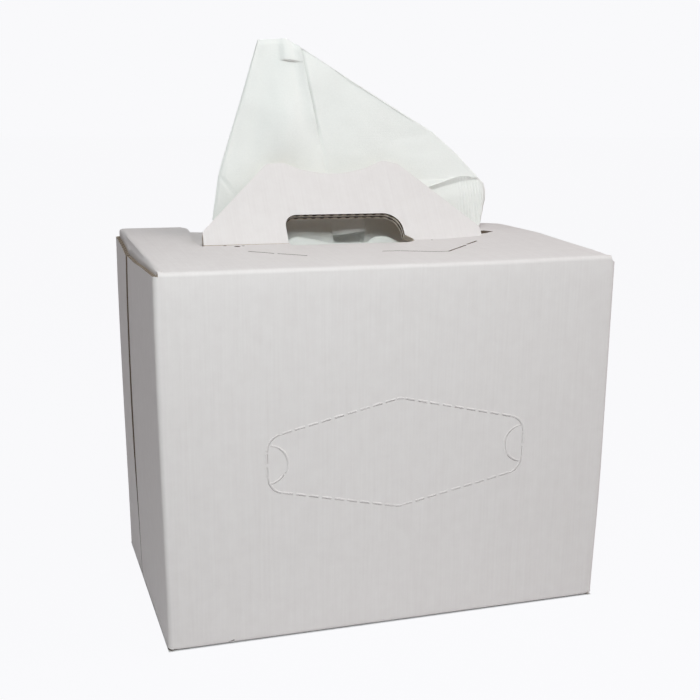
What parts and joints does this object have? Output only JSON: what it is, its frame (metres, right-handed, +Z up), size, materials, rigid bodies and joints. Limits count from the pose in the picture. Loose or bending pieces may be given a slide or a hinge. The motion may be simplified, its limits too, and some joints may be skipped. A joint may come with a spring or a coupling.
{
  "type": "box of cleaning wipes",
  "caption": "White corrugated carry carton of interfolded cleaning wipes, with a fold-up handle, a perforated front panel and one wipe pulled up ready.",
  "frame": {"origin": "middle of the carton's base, on the surface that it stands on", "axes": "+X to the right along the carton's length, +Y from the perforated front face to the back, +Z up"},
  "size_m": [0.31, 0.203, 0.3925],
  "materials": {
    "white_board": "uncoated white-faced corrugated board, faint flute lines",
    "wipe": "soft matt airlaid nonwoven"
  },
  "bodies": {
    "root": {"carton": "white_board", "wipe_stack": "wipe", "pulled_wipe": "wipe"}
  },
  "joints": []
}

Exercise instructions ▸
The lines above should be duplicated exactly.

In response ▸
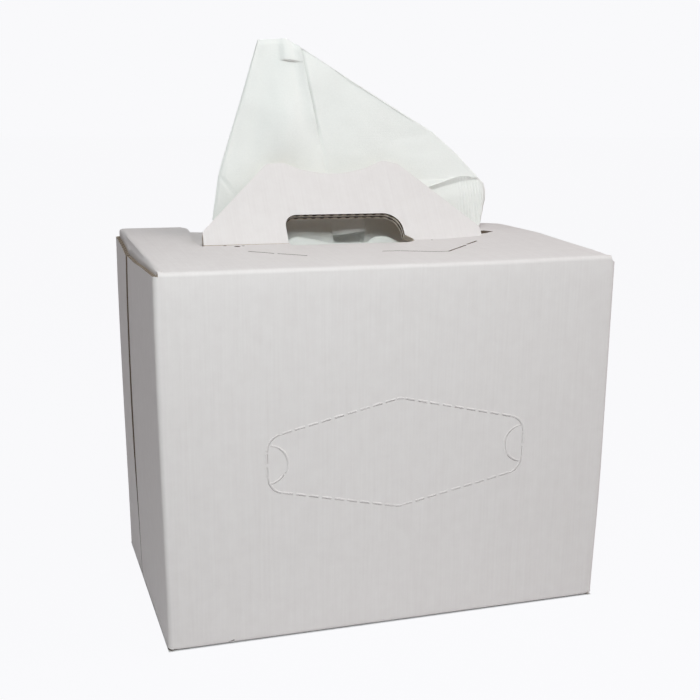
What parts and joints does this object have? Output only JSON: what it is, its frame (metres, right-handed, +Z up), size, materials, rigid bodies and joints. Limits count from the pose in the picture. Loose or bending pieces may be given a slide or a hinge. The motion may be simplified, its limits too, and some joints may be skipped. A joint may come with a spring or a coupling.
{
  "type": "box of cleaning wipes",
  "caption": "White corrugated carry carton of interfolded cleaning wipes, with a fold-up handle, a perforated front panel and one wipe pulled up ready.",
  "frame": {"origin": "middle of the carton's base, on the surface that it stands on", "axes": "+X to the right along the carton's length, +Y from the perforated front face to the back, +Z up"},
  "size_m": [0.31, 0.203, 0.3925],
  "materials": {
    "white_board": "uncoated white-faced corrugated board, faint flute lines",
    "wipe": "soft matt airlaid nonwoven"
  },
  "bodies": {
    "root": {"carton": "white_board", "wipe_stack": "wipe", "pulled_wipe": "wipe"}
  },
  "joints": []
}